• [DATA]:
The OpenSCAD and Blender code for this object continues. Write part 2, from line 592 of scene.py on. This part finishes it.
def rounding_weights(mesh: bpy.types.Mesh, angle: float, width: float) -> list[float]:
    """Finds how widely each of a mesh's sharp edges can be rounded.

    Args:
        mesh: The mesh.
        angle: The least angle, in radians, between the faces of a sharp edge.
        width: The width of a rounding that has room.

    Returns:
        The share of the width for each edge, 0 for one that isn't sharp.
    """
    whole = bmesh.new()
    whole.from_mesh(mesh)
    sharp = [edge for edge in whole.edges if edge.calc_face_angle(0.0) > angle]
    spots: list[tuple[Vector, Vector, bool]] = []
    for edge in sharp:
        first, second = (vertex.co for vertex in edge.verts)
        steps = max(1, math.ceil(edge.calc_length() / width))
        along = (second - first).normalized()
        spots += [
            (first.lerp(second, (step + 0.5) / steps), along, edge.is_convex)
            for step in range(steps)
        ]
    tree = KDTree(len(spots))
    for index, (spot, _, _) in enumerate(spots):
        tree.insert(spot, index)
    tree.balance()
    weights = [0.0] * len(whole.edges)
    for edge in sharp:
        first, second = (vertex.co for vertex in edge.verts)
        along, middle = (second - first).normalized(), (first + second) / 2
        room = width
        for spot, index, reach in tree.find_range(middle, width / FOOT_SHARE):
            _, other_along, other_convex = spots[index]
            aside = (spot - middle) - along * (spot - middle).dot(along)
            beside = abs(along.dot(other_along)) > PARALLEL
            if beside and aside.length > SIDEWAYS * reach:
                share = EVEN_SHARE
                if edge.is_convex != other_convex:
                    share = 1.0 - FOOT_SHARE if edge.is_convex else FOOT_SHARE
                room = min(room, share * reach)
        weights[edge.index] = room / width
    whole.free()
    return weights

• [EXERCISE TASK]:
Print the material verbatim, all of it.

• [EXERCISE RESPONSE]:
The OpenSCAD and Blender code for this object continues. Write part 2, from line 592 of scene.py on. This part finishes it.
def rounding_weights(mesh: bpy.types.Mesh, angle: float, width: float) -> list[float]:
    """Finds how widely each of a mesh's sharp edges can be rounded.

    Args:
        mesh: The mesh.
        angle: The least angle, in radians, between the faces of a sharp edge.
        width: The width of a rounding that has room.

    Returns:
        The share of the width for each edge, 0 for one that isn't sharp.
    """
    whole = bmesh.new()
    whole.from_mesh(mesh)
    sharp = [edge for edge in whole.edges if edge.calc_face_angle(0.0) > angle]
    spots: list[tuple[Vector, Vector, bool]] = []
    for edge in sharp:
        first, second = (vertex.co for vertex in edge.verts)
        steps = max(1, math.ceil(edge.calc_length() / width))
        along = (second - first).normalized()
        spots += [
            (first.lerp(second, (step + 0.5) / steps), along, edge.is_convex)
            for step in range(steps)
        ]
    tree = KDTree(len(spots))
    for index, (spot, _, _) in enumerate(spots):
        tree.insert(spot, index)
    tree.balance()
    weights = [0.0] * len(whole.edges)
    for edge in sharp:
        first, second = (vertex.co for vertex in edge.verts)
        along, middle = (second - first).normalized(), (first + second) / 2
        room = width
        for spot, index, reach in tree.find_range(middle, width / FOOT_SHARE):
            _, other_along, other_convex = spots[index]
            aside = (spot - middle) - along * (spot - middle).dot(along)
            beside = abs(along.dot(other_along)) > PARALLEL
            if beside and aside.length > SIDEWAYS * reach:
                share = EVEN_SHARE
                if edge.is_convex != other_convex:
                    share = 1.0 - FOOT_SHARE if edge.is_convex else FOOT_SHARE
                room = min(room, share * reach)
        weights[edge.index] = room / width
    whole.free()
    return weights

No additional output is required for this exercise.